Task description =
Set down only the lines running from the one with "points = [vertex.co" to the one with "Y_MID = -9.494585", both lines included, exactly as they stand, please.
***
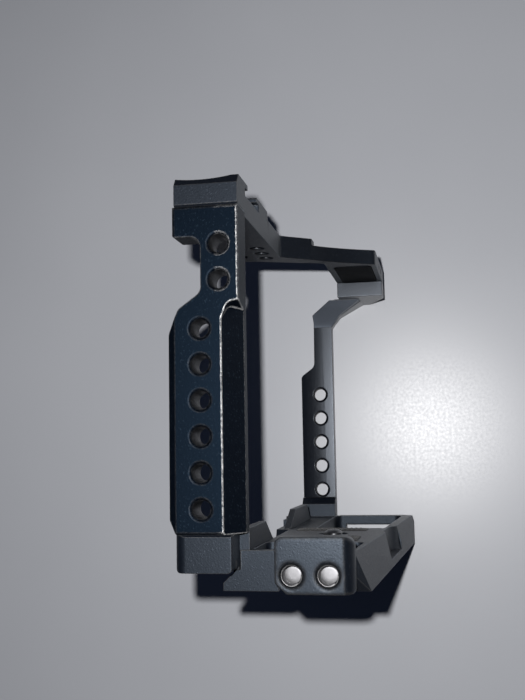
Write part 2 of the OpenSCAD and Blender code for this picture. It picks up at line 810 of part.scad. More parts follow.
module right_fence() {
    color(anodised) difference() {
        union() {
            fence(fence_x[2], fence_x[3], lean, 8);
            along_y(0, base_front - 2.9) polygon([
                [right_flange[0], base_h], [right_flange[1], base_h],
                [right_flange[1] - 3, base_h + flange_t], [right_flange[0], base_h + flange_t],
            ]);
        }
        for (i = [2, 3]) fence_hole(fence_screws_x[i]);
    }
}

module fence_hole(x) {
    translate([x, fence_screw_y, base_h - cut])
        cylinder(h = flange_t + 2 * cut, r = m16_r + fix_gap);
}

module fence_screws() {
    color(steel) for (x = fence_screws_x)
        translate([x, fence_screw_y, base_h + flange_t]) rotate([180, 0, 0])
            cap_screw(6.4, m16_r, m16_head, 0.9);
}

// ---- Side mount block ----------------------------------------------------

module side_mount_block() {
    color(anodised) difference() {
        intersection() {
            union() {
                along_x(0, block_t) block_face();
                // Lip over the base's end wall, the camera's left stop
                along_x(block_t - cut, block_end) polygon([
                    [block_y0 + 1.6, base_h], [block_y1 - 1.2, base_h],
                    [block_y1 - 1.2, block_top - 0.6], [block_y0 + 2.6, block_top - 0.6],
                ]);
            }
            // Rounded rear edge, seen from above
            along_z(-cut, block_top + cut) polygon(rounded([
                [-cut / 2, block_y0, 5], [block_end, block_y0, 0],
                [block_end, block_y1, 1.5], [-cut / 2, block_y1, 0.8],
            ]));
            block_between([0, block_y0 - cut, 0], [block_end, block_y1 + cut, block_top]);
        }
        // Countersunk mouths, and the bores behind them that the inserts sit in
        for (y = block_hole_y) {
            thread_x(0, block_t, y, block_hole_z, block_rim_r);
            translate([insert_x, y, block_hole_z]) rotate([0, 90, 0])
                cylinder(h = block_t, r = core_r + insert_wall + fix_gap);
        }
        for (y = block_screw_y)
            translate([block_screw_x, y, block_top - 2]) rotate([180, 0, 0])
                cap_hole(block_rise, m25_r, m25_head, 2 + cut);
    }
}

module block_face() {
    polygon(rounded([
        [block_y0, 0.6, 1], [block_y1 - 3, 0.6, 1], [block_y1, 3.4, 1],
        [block_y1, block_top, 2], [block_y0, block_top, 2.6],
    ]));
}

// Threaded steel inserts, closed at the back, against the shoulder in their bores
module block_inserts() {
    color(steel) for (y = block_hole_y)
        translate([insert_x, y, block_hole_z]) rotate([0, 90, 0]) difference() {
            cylinder(h = block_t - insert_x, r = core_r + insert_wall);
            translate([0, 0, -cut])
                cylinder(h = block_t - insert_x - insert_end + cut, r = core_r);
        }
}

module block_screws() {
    color(steel) for (y = block_screw_y)
        translate([block_screw_x, y, block_top - 2]) rotate([180, 0, 0])
            cap_screw(5.4, m25_r, m25_head, 1.3);
}

// ---- Captive camera screw ------------------------------------------------

module camera_screw() {
    head_top = boss_z - screw_travel;
    tip = base_h + tip_rest;
    clip_z = clip_seat + 0.05;
    color(steel) translate([screw_x, -screw_setback, 0]) difference() {
        rotate_extrude() polygon(rounded([
            [0, head_top - head_t, 0], [head_r, head_top - head_t, 0.3], [head_r, head_top, 0.3],
            [thread_r, head_top, 0], [thread_r, clip_z, 0], [groove_r, clip_z, 0],
            [groove_r, clip_z + clip_t + 0.1, 0], [thread_r, clip_z + clip_t + 0.1, 0],
            [thread_r, tip - 1, 0], [thread_r - 0.9, tip, 0], [0, tip, 0],
        ]));
        // Coin slot
        block_between([-head_r - cut, -0.8, head_top - head_t - cut],
            [head_r + cut, 0.8, head_top - head_t + 1.1]);
    }
}

module screw_clip() {
    color(steel) translate([screw_x, -screw_setback, clip_seat + 0.1]) difference() {
        cylinder(h = clip_t, r = clip_r);
        translate([0, 0, -cut]) cylinder(h = clip_t + 2 * cut, r = groove_r + run_gap);
        block_between([0, -1.6, -cut], [clip_r + cut, 1.6, clip_t + cut]);
    }
}

// ---- Assembly: the origin is under the middle of the cage, on the ground --

y_mid = (plate_front + rear_y(cage_l - 4)) / 2;

module placed() {
    translate([-cage_l / 2, -y_mid, 0]) children();
}

placed() left_side_plate();
placed() top_plate();
placed() top_corner_screws();
placed() grip_side_bar();
placed() bar_top_screws();
placed() bar_foot_screws();
placed() base_plate();
placed() foot_screw();
placed() foot_pin();
placed() side_mount_block();
placed() block_inserts();
placed() block_screws();
placed() left_fence();
placed() right_fence();
placed() fence_screws();
placed() camera_screw();
placed() screw_clip();
placed() left_pad();
placed() right_pad();
placed() grip_pad();
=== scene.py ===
"""Looks of the camera cage: finishes, edge bevels, threads, rubber and the photo's light."""
import math

import bpy
import bmesh
from mathutils import Matrix, Vector


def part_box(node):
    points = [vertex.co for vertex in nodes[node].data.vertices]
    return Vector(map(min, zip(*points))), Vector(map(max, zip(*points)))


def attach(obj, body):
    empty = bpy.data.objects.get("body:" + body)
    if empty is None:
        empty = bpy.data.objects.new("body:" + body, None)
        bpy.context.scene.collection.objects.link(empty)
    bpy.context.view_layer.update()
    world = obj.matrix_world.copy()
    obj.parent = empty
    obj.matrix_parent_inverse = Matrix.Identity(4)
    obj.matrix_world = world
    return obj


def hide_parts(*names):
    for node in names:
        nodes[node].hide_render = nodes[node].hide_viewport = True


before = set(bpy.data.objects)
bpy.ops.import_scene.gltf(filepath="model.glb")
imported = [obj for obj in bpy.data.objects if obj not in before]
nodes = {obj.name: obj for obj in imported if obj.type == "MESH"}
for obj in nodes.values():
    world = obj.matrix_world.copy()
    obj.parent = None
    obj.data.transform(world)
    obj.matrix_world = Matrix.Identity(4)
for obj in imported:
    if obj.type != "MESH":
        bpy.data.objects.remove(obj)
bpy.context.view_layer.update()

MM = 0.001

# ---- Places as part.scad counts them: millimetres from the cage's left face,
# ---- the camera's front face and the ground

CAGE_L = 144.7
Y_MID = -9.494585          # the row's origin, behind the camera's front face

PITCH = 1.27               # of a 1/4"-20 thread
CORE_R = 2.6
CREST_DEPTH = 0.22         # how far a thread's crests stand inside the core bore
RIM = 0.55                 # depth of a threaded hole's countersunk rim
HOLE_PITCH = 9.5           # between the threads of a long row

PLATE_T = 9.6              # thickness of the left side plate
PLATE_ROW = (10.75, 22.0)  # Y and Z of the lowest of its six threads
PLATE_UPPER = [(5.5, 82.55), (5.5, 92.25)]
BAR_X = 139.7              # inner face of the grip side bar
BAR_T = 5
BAR_ROW = (-2.7, 21.2)     # Y and Z of the lowest of its five threads
TOP_Z = 101.3              # underside of the top plate
STRIP_Z = 108.7            # upper face of its strip
TOP_PITCH = 7.9            # between the strip's threads
TOP_ROWS = [(51.4, 5.0, 3), (55.35, 12.8, 2)]      # X and Y of the first, and how many

SCREW = (60.5, -16.4)      # X and Y of the camera screw
INSERT_X = 0.9             # mouths of the block's inserts
INSERT_END = 4.88          # just before their closed ends
INSERT_Y = (-21.95, -12.55)
INSERT_Z = 5.3

SEAT_X = 6.2               # near end of the base, behind the block
BASE_REAR = 31.6           # its depth there, behind the camera's front face
BASE_FLARE = 7.3           # how much deeper it is at the grip end
REAR_CORNER_X = 12         # where its leaning rear face starts
LEAN = math.radians(16.8)  # of the rear face
SKEW = math.radians(4.18)  # of the rear face, in plan

CAMERA = (-242, -52.5, 37)
FLASH = (-242, -39.8, 54.6)


def row(x, y, z):
    """A place in the row frame, in metres."""
    return Vector(((x - CAGE_L / 2) * MM, (y - Y_MID) * MM, z * MM))


# ---- Node helpers ---------------------------------------------------------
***
Result of this task =
    points = [vertex.co for vertex in nodes[node].data.vertices]
    return Vector(map(min, zip(*points))), Vector(map(max, zip(*points)))


def attach(obj, body):
    empty = bpy.data.objects.get("body:" + body)
    if empty is None:
        empty = bpy.data.objects.new("body:" + body, None)
        bpy.context.scene.collection.objects.link(empty)
    bpy.context.view_layer.update()
    world = obj.matrix_world.copy()
    obj.parent = empty
    obj.matrix_parent_inverse = Matrix.Identity(4)
    obj.matrix_world = world
    return obj


def hide_parts(*names):
    for node in names:
        nodes[node].hide_render = nodes[node].hide_viewport = True


before = set(bpy.data.objects)
bpy.ops.import_scene.gltf(filepath="model.glb")
imported = [obj for obj in bpy.data.objects if obj not in before]
nodes = {obj.name: obj for obj in imported if obj.type == "MESH"}
for obj in nodes.values():
    world = obj.matrix_world.copy()
    obj.parent = None
    obj.data.transform(world)
    obj.matrix_world = Matrix.Identity(4)
for obj in imported:
    if obj.type != "MESH":
        bpy.data.objects.remove(obj)
bpy.context.view_layer.update()

MM = 0.001

# ---- Places as part.scad counts them: millimetres from the cage's left face,
# ---- the camera's front face and the ground

CAGE_L = 144.7
Y_MID = -9.494585          # the row's origin, behind the camera's front face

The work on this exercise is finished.